Calculate actual exposure before every trade. A 0.1 lot EUR/USD position with 1:100 leverage and 50-pip stop means $50 potential loss. Against a $500 account, that represents 10% risk — far exceeding prudent single-trade limits.

10. Approach Trading as Marathon, Not Sprint

Meaningful results develop over extended timeframes. Initial months represent learning periods with inevitable mistakes. Expect consistent profitability to emerge after 6-12 months of disciplined practice. Attempting to accelerate this process typically accelerates account depletion instead.

Maintain commitment to ongoing education. Markets evolve continuously; new instruments and strategies emerge regularly. Read trading literature, study educational content, analyze how successful traders operate. Education investments yield compounding returns throughout your trading career.

Ignore internet success stories and get-rich-quick testimonials. Behind every publicized trading fortune lie countless unpublicized failures. Build your own sustainable path: slow, steady capital growth outweighs spectacular occasional results that prove impossible to replicate.

Conclusion

Trading demands systematic professional approaches. Education, discipline, risk management, and emotional control form the foundation supporting long-term success. Most beginners fail not because markets are impossible, but because they make avoidable mistakes through insufficient preparation.

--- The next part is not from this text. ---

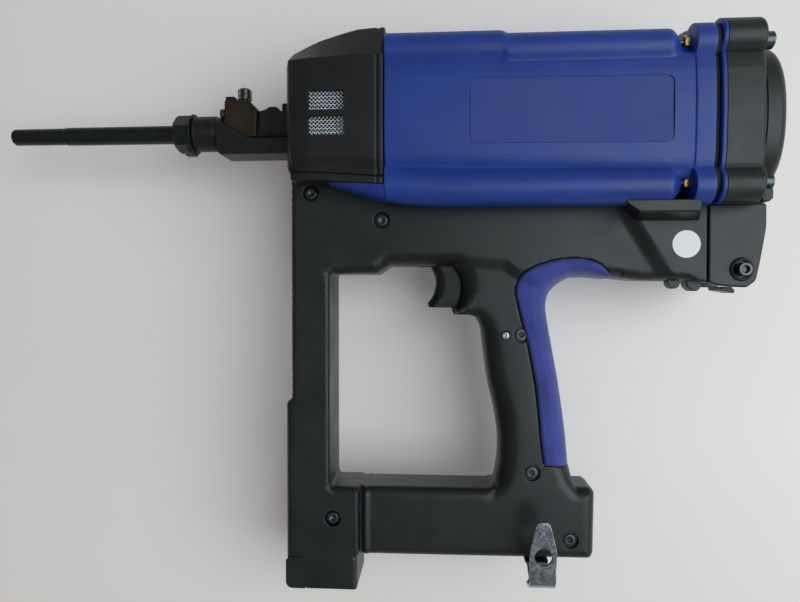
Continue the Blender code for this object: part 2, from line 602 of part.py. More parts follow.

Start modestly: absorb theory, select regulated brokers, document trading plans, refine strategies on demo accounts. Transition to live trading with minimal capital, then scale positions gradually as experience accumulates. Patience and consistency serve as your strongest allies throughout this journey.

Frequently Asked Questions

How much money do I need to start trading?

You can start with $50-200 at brokers offering micro-lots. However, a comfortable starting point is around $500. The key rule: only trade with money you can afford to lose.